**Exercise instructions:** Reproduce each line from the first in the data through the line that contains "SLEEVE_ROUNDNESS = 6" exactly; give nothing else.

**Collected material:**
================================

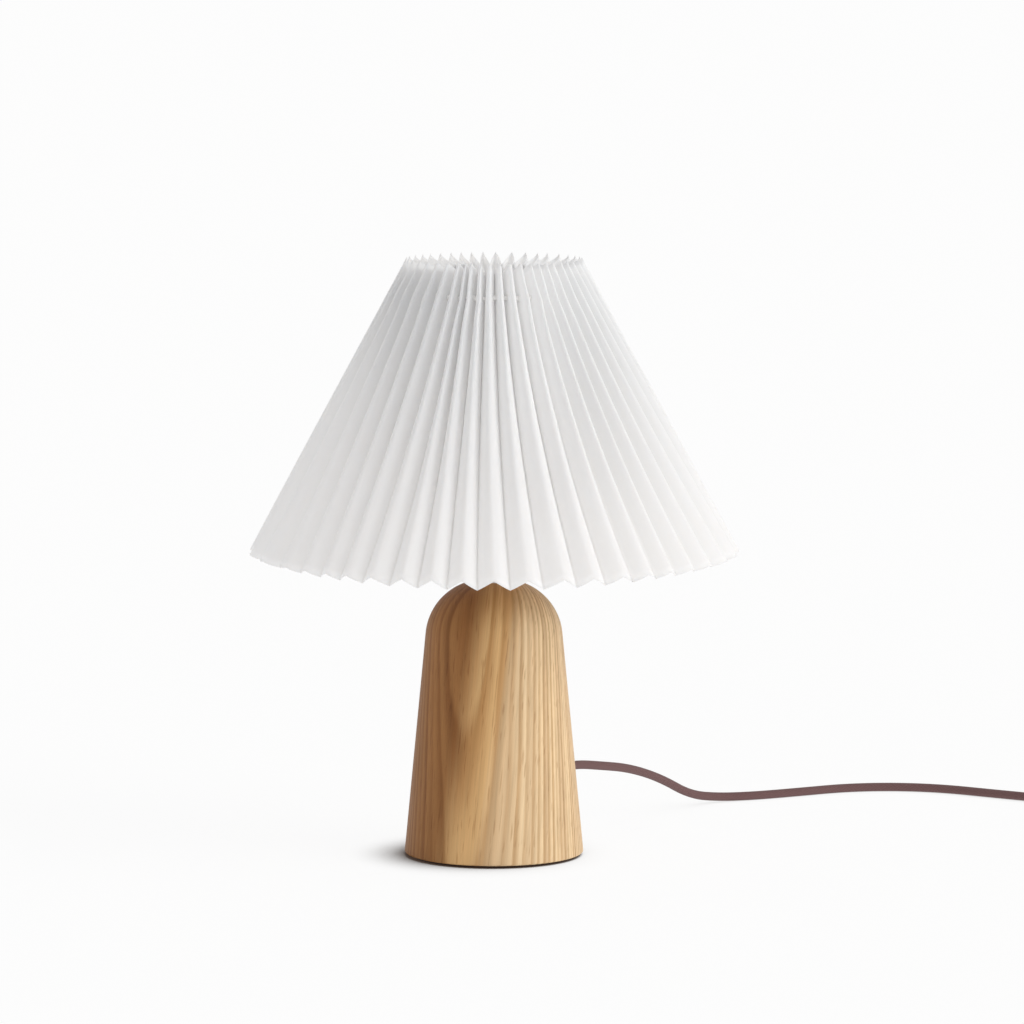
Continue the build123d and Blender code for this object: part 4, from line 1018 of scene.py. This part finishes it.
COIL_REACH = 40.5  # radius where the cord comes in
COIL_PITCH = 6.0
COIL_LEVEL = 4.15
LAYER_HALF_TURNS = 5
POINTS_PER_HALF_TURN = 7
ROUTE_ORDER = 3
ROUTE_RESOLUTION = 12
PATH_STEP = 2.2 * MM
SLEEVE_ROUNDNESS = 6


def coil_points():
    """Control points of the coil: in a spiral inwards, up, and outwards again on top."""
    half_turns = 2 * LAYER_HALF_TURNS + 1
    inner = COIL_REACH - COIL_PITCH / 2 * LAYER_HALF_TURNS
    outside = 1 / math.cos(math.pi / POINTS_PER_HALF_TURN / 2)
    points = []
    for number in range(half_turns * POINTS_PER_HALF_TURN):
        turn = (number + 0.5) / POINTS_PER_HALF_TURN
        inwards = max(0.0, LAYER_HALF_TURNS - turn)
        outwards = max(0.0, turn - LAYER_HALF_TURNS - 1)
        climb = min(1.0, max(0.0, turn - LAYER_HALF_TURNS))
        radius = (inner + COIL_PITCH / 2 * (inwards + outwards)) * outside
        angle = math.pi * (1 + turn)
        x = COIL_CENTRE[0] + radius * math.cos(angle)
        y = COIL_CENTRE[1] + radius * math.sin(angle)
        points.append((x, y, COIL_LEVEL + COIL_PITCH * climb))
    return points


def smooth_route(points):
    """The points that a NURBS spline follows between its control points."""
    line = curve_mesh("route", points, "NURBS", ROUTE_ORDER, resolution_u=ROUTE_RESOLUTION)
    spots = [vert.co.copy() for vert in line.vertices]
    bpy.data.meshes.remove(line)
    return spots


def even_steps(spots, step):
    """The same line in equal steps, and its length."""
    reach = [0.0]
    for a, b in zip(spots, spots[1:]):
        reach.append(reach[-1] + (b - a).length)
    count = round(reach[-1] / step)
    found = []
    place = 0
    for number in range(count + 1):
        wanted = reach[-1] * number / count
        while place < len(spots) - 2 and reach[place + 1] < wanted:
            place += 1
        span = reach[place + 1] - reach[place]
        found.append(spots[place].lerp(spots[place + 1], (wanted - reach[place]) / span))
    return found, reach[-1]


def make_cord(settings):
    """The textile cord: one tube along the route's own spline, from the foot to the plug."""
    exit_at = Vector((EXIT_R * math.cos(EXIT_AZIMUTH), EXIT_R * math.sin(EXIT_AZIMUTH), EXIT_Z))
    route = [exit_at, *RUN_POINTS, *coil_points(), *END_POINTS]
    spots = smooth_route([tuple(part * MM for part in point) for point in route])
    path, length = even_steps(spots, PATH_STEP)
    mesh = curve_mesh(
        "textile_cord",
        path,
        "POLY",
        bevel_depth=settings.diameter / 2,
        bevel_resolution=SLEEVE_ROUNDNESS,
        use_fill_caps=True,
        twist_mode="MINIMUM",
    )
    material = cord_material(settings, length)
    cord = finish_piece("textile_cord", mesh, "base", material)
    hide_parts("cord_run", "cord_lead", "cord_coil", "cord_end")


# ---------------- stage

CAMERA_AT = (0.0, -3.5193, 0.6131)
CAMERA_DOWN = math.radians(6.065)
CAMERA_LENS = 203.66
CAMERA_SENSOR = 36.0
CAMERA_SHIFT = (0.01758, -0.04411)
KEY_SPREAD = math.radians(38)
KEY_TILT = math.radians(62)
KEY_TURN = math.radians(64)
KEY_COLOUR = (1.0, 0.985, 0.965)
SKY_COLOUR = (1.0, 0.993, 0.996)
FLOOR_HALF = 40.0
FLOOR_SINK = 0.1 * MM
FLOOR_GREY = (0.10, 0.10, 0.10)
FLOOR_OPEN = (1.0, 1.0, 1.0)
FLOOR_CLOSED = (0.05, 0.03, 0.02)
# The contact shadow is sampled towards the light, not straight up.
SHADOW_TOWARDS = (0.50, -0.06, 0.86)
SHADOW_SAMPLES = 12
# The shadow is strong up to the first distance from the lamp's axis, where the foot stands, and
# weak past the second, where only the thin cord lies.
SHADOW_REACHES = (90 * MM, 150 * MM)
FOOT_SHADOW = 2.8
CORD_SHADOW = 0.35


def add_camera(scene):
    """The camera of the photograph."""
    lens = bpy.data.cameras.new("camera")
    lens.lens = CAMERA_LENS
    lens.sensor_width = CAMERA_SENSOR
    lens.shift_x, lens.shift_y = CAMERA_SHIFT
    camera = add_object("camera", lens)
    camera.location = CAMERA_AT
    camera.rotation_euler = (math.pi / 2 - CAMERA_DOWN, 0.0, 0.0)
    scene.camera = camera


def add_light(scene, settings):
    """A broad key light from the front right, and an even fill that the camera sees as white."""
    key = bpy.data.lights.new("key", "SUN")
    key.energy = settings.key
    key.angle = KEY_SPREAD
    key.color = KEY_COLOUR
    add_object("key", key).rotation_euler = (KEY_TILT, 0.0, KEY_TURN)
    scene.world = bpy.data.worlds.new("studio")
    scene.world.use_nodes = True
    tree = scene.world.node_tree
    seen = node(tree, "ShaderNodeLightPath").outputs["Is Camera Ray"]
    strength = maths(tree, "MULTIPLY_ADD", seen, 1.0 - settings.fill, settings.fill)
    fill(tree, tree.nodes["Background"], {"Color": opaque(SKY_COLOUR), "Strength": strength})


def floor_material(settings):
    """Evenly bright floor with a soft contact shadow."""
    made, tree, shader = blank_material("Pale Floor")
    towards = node(tree, "ShaderNodeCombineXYZ", dict(enumerate(SHADOW_TOWARDS))).outputs[0]
    nearby = node(
        tree,
        "ShaderNodeAmbientOcclusion",
        {"Distance": settings.floor_shade, "Normal": towards},
        samples=SHADOW_SAMPLES,
    ).outputs["AO"]
    closed = maths(tree, "POWER", maths(tree, "SUBTRACT", 1.0, nearby), 2.0)
    spot = node(tree, "ShaderNodeTexCoord").outputs["Object"]
    reach = node(tree, "ShaderNodeVectorMath", {0: spot}, operation="LENGTH").outputs["Value"]
    weight = ranged(tree, reach, *SHADOW_REACHES, to_low=FOOT_SHADOW, to_high=CORD_SHADOW)
    share = maths(tree, "MULTIPLY", closed, weight)
    results = {
        "Base Color": opaque(FLOOR_GREY),
        "Roughness": 0.9,
        "Specular IOR Level": 0.0,
        "Emission Color": blended(tree, share, opaque(FLOOR_OPEN), opaque(FLOOR_CLOSED)),
        "Emission Strength": settings.floor_glow,
    }
    fill(tree, shader, results)
    return made


def add_floor(settings):
    """A wide pale floor, a hair below the lamp."""
    bm = bmesh.new()
    bmesh.ops.create_grid(bm, x_segments=1, y_segments=1, size=FLOOR_HALF)
    bmesh.ops.translate(bm, verts=bm.verts, vec=(0, 0, -FLOOR_SINK))
    mesh = mesh_of("floor", bm)
    mesh.materials.append(floor_material(settings))
    add_object("floor", mesh)


# ---------------- operators


class LAMP_OT_stage(bpy.types.Operator):
    """Set the camera, the soft light and the pale floor"""

    bl_idname = "lamp.stage"
    bl_label = "Stage"

    def execute(self, context):
        scene = context.scene
        scene.view_settings.view_transform = "Standard"
        add_camera(scene)
        add_light(scene, scene.lamp_stage)
        add_floor(scene.lamp_stage)
        return {"FINISHED"}


class LAMP_OT_foot(bpy.types.Operator):
    """Dress the turned foot, its pad and the pieces inside it"""

    bl_idname = "lamp.foot"
    bl_label = "Foot"

    def execute(self, context):
        dress(wood_material(context.scene.lamp_foot), "wood_base")
        felt = mottled(
            "Dark Felt", colour=(0.060, 0.028, 0.018), darker=(0.035, 0.018, 0.012), rough=(0.92, 1.0),
            scale=420.0, grain=1900.0, bump=0.6, depth=0.3 * MM, extra={"Sheen Weight": 0.3},
        )
        dress(felt, "felt_pad")
        dress(zinc_steel(), "base_plate", "plate_screws", "stop_screws", "tube_nut", "tube_washer")
        dress(brass(), "lamp_tube")
        dress(white_plastic(context.scene.lamp_fittings.white), "cord_stop")
        return {"FINISHED"}


class LAMP_OT_holder(bpy.types.Operator):
    """Dress the lampholder, its contacts and its ring"""

    bl_idname = "lamp.holder"
    bl_label = "Holder"

    def execute(self, context):
        plastic = white_plastic(context.scene.lamp_fittings.white)
        dress(plastic, "holder_cap", "holder_shell", "shade_ring", "seat_washer")
        dress(ceramic(), "holder_insert")
        dress(brass(), "terminal_screws", "centre_contact", "side_contact")
        insulation = mottled(
            "Wire Insulation", colour=(0.10, 0.16, 0.42), darker=(0.08, 0.13, 0.36), rough=(0.4, 0.5),
            scale=90.0,
        )
        dress(insulation, "core_wires")
        return {"FINISHED"}


class LAMP_OT_carrier(bpy.types.Operator):
    """Dress the wire carrier of the shade"""

    bl_idname = "lamp.carrier"
    bl_label = "Wire carrier"

    def execute(self, context):
        white = context.scene.lamp_fittings.white
        paint = mottled(
            "White Wire", colour=scaled(white, 1.03), darker=scaled(white, 0.92), rough=(0.38, 0.52),
            scale=110.0, grain=900.0, bump=0.12,
        )
        dress(paint, "carrier_gallery", "carrier_ring", "carrier_arms")
        return {"FINISHED"}


class LAMP_OT_bulb(bpy.types.Operator):
    """Dress the opal bulb"""

    bl_idname = "lamp.bulb"
    bl_label = "Bulb"

    def execute(self, context):
        opal = mottled(
            "Opal Glass", colour=(0.87, 0.86, 0.84), darker=(0.84, 0.83, 0.81), rough=(0.10, 0.16),
            scale=40.0, grain=600.0, bump=0.01, extra={"Coat Weight": 0.5, "Coat Roughness": 0.06},
        )
        dress(opal, "bulb_globe")
        nickel = mottled(
            "Nickel Cap", colour=(0.70, 0.68, 0.64), darker=(0.58, 0.56, 0.52), rough=(0.20, 0.34),
            scale=150.0, bump=0.05, extra=METAL,
        )
        dress(nickel, "bulb_cap")
        vitrite = mottled(
            "Black Vitrite", colour=(0.012, 0.012, 0.014), darker=(0.02, 0.02, 0.022),
            rough=(0.12, 0.25), scale=80.0,
        )
        dress(vitrite, "bulb_insulator")
        dress(brass(), "bulb_contact")
        return {"FINISHED"}


class LAMP_OT_shade(bpy.types.Operator):
    """Fold the paper shade and thread it"""

    bl_idname = "lamp.shade"
    bl_label = "Pleated shade"

    def execute(self, context):
        settings = context.scene.lamp_shade
        make_thread(settings, make_shade(settings))
        return {"FINISHED"}


class LAMP_OT_cord(bpy.types.Operator):
    """Lay the textile cord along its route, and dress its inner end and its strap"""

    bl_idname = "lamp.cord"
    bl_label = "Textile cord"

    def execute(self, context):
        settings = context.scene.lamp_cord
        make_cord(settings)
        inner = mottled(
            "Inner Cord", colour=settings.yarn, darker=scaled(settings.yarn, 0.8), rough=(0.7, 0.85),
            scale=900.0, grain=2200.0, bump=0.4,
        )
        dress(inner, "inner_cord")
        strap = mottled(
            "Coil Strap", colour=(0.03, 0.026, 0.025), darker=(0.045, 0.04, 0.038), rough=(0.85, 0.95),
            scale=700.0, grain=2000.0, bump=0.5,
        )
        dress(strap, "coil_tie")
        return {"FINISHED"}


class LAMP_OT_switch(bpy.types.Operator):
    """Dress the in-line switch, the plug and the cord guard"""

    bl_idname = "lamp.switch"
    bl_label = "Switch and plug"

    def execute(self, context):
        dark = context.scene.lamp_fittings.dark
        plastic = mottled(
            "Dark Plastic", colour=dark, darker=scaled(dark, 0.8), rough=(0.34, 0.50), scale=90.0,
            grain=1700.0, bump=0.10,
        )
        dress(plastic, "switch_base", "switch_cover", "switch_rocker")
        dress(plastic, "plug_body", "pin_sleeves", "cord_bush")
        dress(zinc_steel(), "switch_screws", "rocker_pin")
        dress(brass(), "terminal_blocks", "switch_contacts")
        dress(ceramic(), "rocker_cradle")
        nickel = mottled(
            "Nickel Pins", colour=(0.68, 0.67, 0.65), darker=(0.58, 0.57, 0.55), rough=(0.18, 0.30),
            scale=150.0, bump=0.05, extra=METAL,
        )
        dress(nickel, "plug_pins")
        return {"FINISHED"}


class LAMP_PT_pieces(bpy.types.Panel):
    """Pieces and settings of the lamp"""

    bl_idname = "LAMP_PT_pieces"
    bl_label = "Pleated Table Lamp"
    bl_space_type = "VIEW_3D"
    bl_region_type = "UI"
    bl_category = "Lamp"

    def draw(self, context):
        layout = self.layout
        for operator in OPERATORS:
            layout.operator(operator.bl_idname)
        for name in SETTINGS:
            group = getattr(context.scene, name)
            box = layout.box()
            for key in group.bl_rna.properties.keys():
                if key not in ("rna_type", "name"):
                    box.prop(group, key)


SETTINGS = {
    "lamp_foot": LampFootSettings,
    "lamp_shade": LampShadeSettings,
    "lamp_cord": LampCordSettings,
    "lamp_fittings": LampFittingSettings,
    "lamp_stage": LampStageSettings,
}
OPERATORS = (
    LAMP_OT_stage,
    LAMP_OT_cord,
    LAMP_OT_foot,
    LAMP_OT_holder,
    LAMP_OT_carrier,
    LAMP_OT_bulb,
    LAMP_OT_shade,
    LAMP_OT_switch,
)
CLASSES = (*SETTINGS.values(), *OPERATORS, LAMP_PT_pieces)


def register():
    for made in CLASSES:
        bpy.utils.register_class(made)
    for name, group in SETTINGS.items():
        setattr(bpy.types.Scene, name, bpy.props.PointerProperty(type=group))


def unregister():
    for name in SETTINGS:
        delattr(bpy.types.Scene, name)
    for made in reversed(CLASSES):
        bpy.utils.unregister_class(made)


def main():
    register()
    for operator in OPERATORS:
        category, name = operator.bl_idname.split(".")
        getattr(getattr(bpy.ops, category), name)()


if __name__ == "__main__":
    main()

================================

**Task response:**
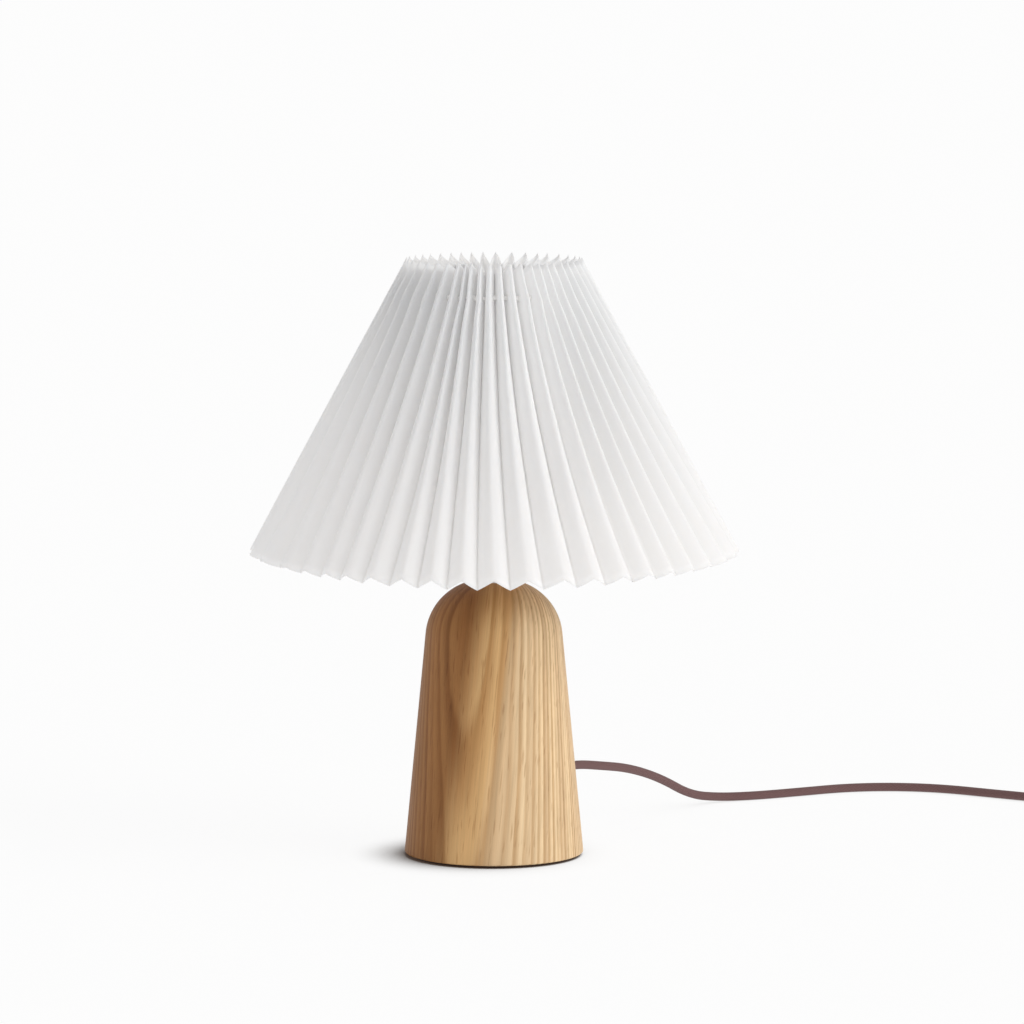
Continue the build123d and Blender code for this object: part 4, from line 1018 of scene.py. This part finishes it.
COIL_REACH = 40.5  # radius where the cord comes in
COIL_PITCH = 6.0
COIL_LEVEL = 4.15
LAYER_HALF_TURNS = 5
POINTS_PER_HALF_TURN = 7
ROUTE_ORDER = 3
ROUTE_RESOLUTION = 12
PATH_STEP = 2.2 * MM
SLEEVE_ROUNDNESS = 6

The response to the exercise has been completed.